## Written request
Extract, unchanged, each line of the listing below from its first line through the line that contains "sorted(set(cad_parts) - dressed))", inclusive, and nothing else.
╭─ Data section
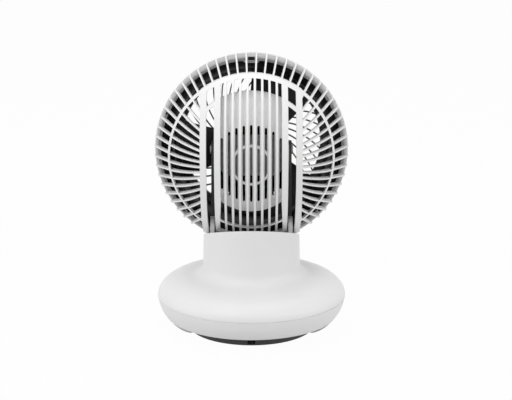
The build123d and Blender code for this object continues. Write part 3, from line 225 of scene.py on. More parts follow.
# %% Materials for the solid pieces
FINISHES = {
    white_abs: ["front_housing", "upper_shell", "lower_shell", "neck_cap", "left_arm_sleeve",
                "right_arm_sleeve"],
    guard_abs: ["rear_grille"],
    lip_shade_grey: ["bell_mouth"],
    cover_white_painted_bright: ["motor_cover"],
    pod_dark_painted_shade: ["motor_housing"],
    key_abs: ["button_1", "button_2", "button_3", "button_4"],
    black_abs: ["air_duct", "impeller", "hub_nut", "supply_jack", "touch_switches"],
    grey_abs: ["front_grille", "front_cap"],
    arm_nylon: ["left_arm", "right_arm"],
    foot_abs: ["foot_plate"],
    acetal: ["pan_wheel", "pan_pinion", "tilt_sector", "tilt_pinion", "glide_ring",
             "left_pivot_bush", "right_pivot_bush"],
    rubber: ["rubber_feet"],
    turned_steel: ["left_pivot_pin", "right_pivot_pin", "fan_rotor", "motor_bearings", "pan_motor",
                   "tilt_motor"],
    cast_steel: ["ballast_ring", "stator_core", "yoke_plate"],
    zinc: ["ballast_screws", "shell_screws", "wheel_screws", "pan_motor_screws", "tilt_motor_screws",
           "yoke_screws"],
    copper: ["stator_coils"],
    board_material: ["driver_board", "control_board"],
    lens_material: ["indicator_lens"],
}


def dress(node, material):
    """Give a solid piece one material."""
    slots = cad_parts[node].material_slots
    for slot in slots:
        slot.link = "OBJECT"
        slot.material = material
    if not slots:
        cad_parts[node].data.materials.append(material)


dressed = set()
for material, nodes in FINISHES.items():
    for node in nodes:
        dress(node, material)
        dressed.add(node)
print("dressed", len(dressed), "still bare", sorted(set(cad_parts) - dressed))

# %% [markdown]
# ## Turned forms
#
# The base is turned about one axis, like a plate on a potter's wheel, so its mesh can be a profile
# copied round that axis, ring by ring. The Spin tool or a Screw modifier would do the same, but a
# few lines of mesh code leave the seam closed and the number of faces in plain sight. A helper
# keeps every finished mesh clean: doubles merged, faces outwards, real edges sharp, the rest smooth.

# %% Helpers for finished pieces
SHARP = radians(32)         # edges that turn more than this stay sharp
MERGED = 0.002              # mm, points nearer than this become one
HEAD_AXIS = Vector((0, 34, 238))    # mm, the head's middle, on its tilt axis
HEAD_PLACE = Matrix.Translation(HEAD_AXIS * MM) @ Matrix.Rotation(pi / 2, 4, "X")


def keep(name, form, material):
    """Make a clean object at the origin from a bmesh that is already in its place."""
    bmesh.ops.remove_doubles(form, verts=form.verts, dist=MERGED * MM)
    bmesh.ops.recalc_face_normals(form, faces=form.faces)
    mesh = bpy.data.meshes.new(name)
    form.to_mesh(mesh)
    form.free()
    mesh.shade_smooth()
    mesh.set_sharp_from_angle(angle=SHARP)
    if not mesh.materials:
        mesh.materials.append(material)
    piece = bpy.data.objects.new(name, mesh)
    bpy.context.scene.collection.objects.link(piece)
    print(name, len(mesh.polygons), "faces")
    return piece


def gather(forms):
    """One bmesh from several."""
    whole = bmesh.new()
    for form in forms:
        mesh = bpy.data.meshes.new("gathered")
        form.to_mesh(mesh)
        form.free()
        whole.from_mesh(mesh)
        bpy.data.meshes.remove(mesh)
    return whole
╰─
## Result of the exercise
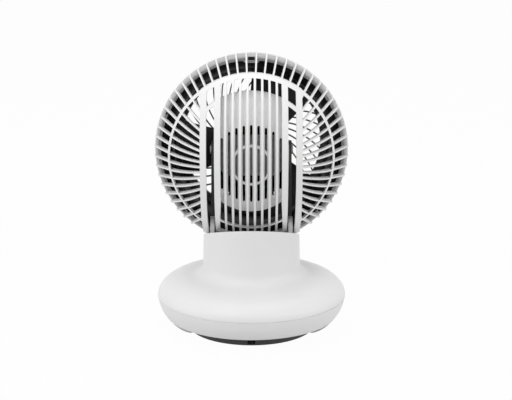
The build123d and Blender code for this object continues. Write part 3, from line 225 of scene.py on. More parts follow.
# %% Materials for the solid pieces
FINISHES = {
    white_abs: ["front_housing", "upper_shell", "lower_shell", "neck_cap", "left_arm_sleeve",
                "right_arm_sleeve"],
    guard_abs: ["rear_grille"],
    lip_shade_grey: ["bell_mouth"],
    cover_white_painted_bright: ["motor_cover"],
    pod_dark_painted_shade: ["motor_housing"],
    key_abs: ["button_1", "button_2", "button_3", "button_4"],
    black_abs: ["air_duct", "impeller", "hub_nut", "supply_jack", "touch_switches"],
    grey_abs: ["front_grille", "front_cap"],
    arm_nylon: ["left_arm", "right_arm"],
    foot_abs: ["foot_plate"],
    acetal: ["pan_wheel", "pan_pinion", "tilt_sector", "tilt_pinion", "glide_ring",
             "left_pivot_bush", "right_pivot_bush"],
    rubber: ["rubber_feet"],
    turned_steel: ["left_pivot_pin", "right_pivot_pin", "fan_rotor", "motor_bearings", "pan_motor",
                   "tilt_motor"],
    cast_steel: ["ballast_ring", "stator_core", "yoke_plate"],
    zinc: ["ballast_screws", "shell_screws", "wheel_screws", "pan_motor_screws", "tilt_motor_screws",
           "yoke_screws"],
    copper: ["stator_coils"],
    board_material: ["driver_board", "control_board"],
    lens_material: ["indicator_lens"],
}


def dress(node, material):
    """Give a solid piece one material."""
    slots = cad_parts[node].material_slots
    for slot in slots:
        slot.link = "OBJECT"
        slot.material = material
    if not slots:
        cad_parts[node].data.materials.append(material)


dressed = set()
for material, nodes in FINISHES.items():
    for node in nodes:
        dress(node, material)
        dressed.add(node)
print("dressed", len(dressed), "still bare", sorted(set(cad_parts) - dressed))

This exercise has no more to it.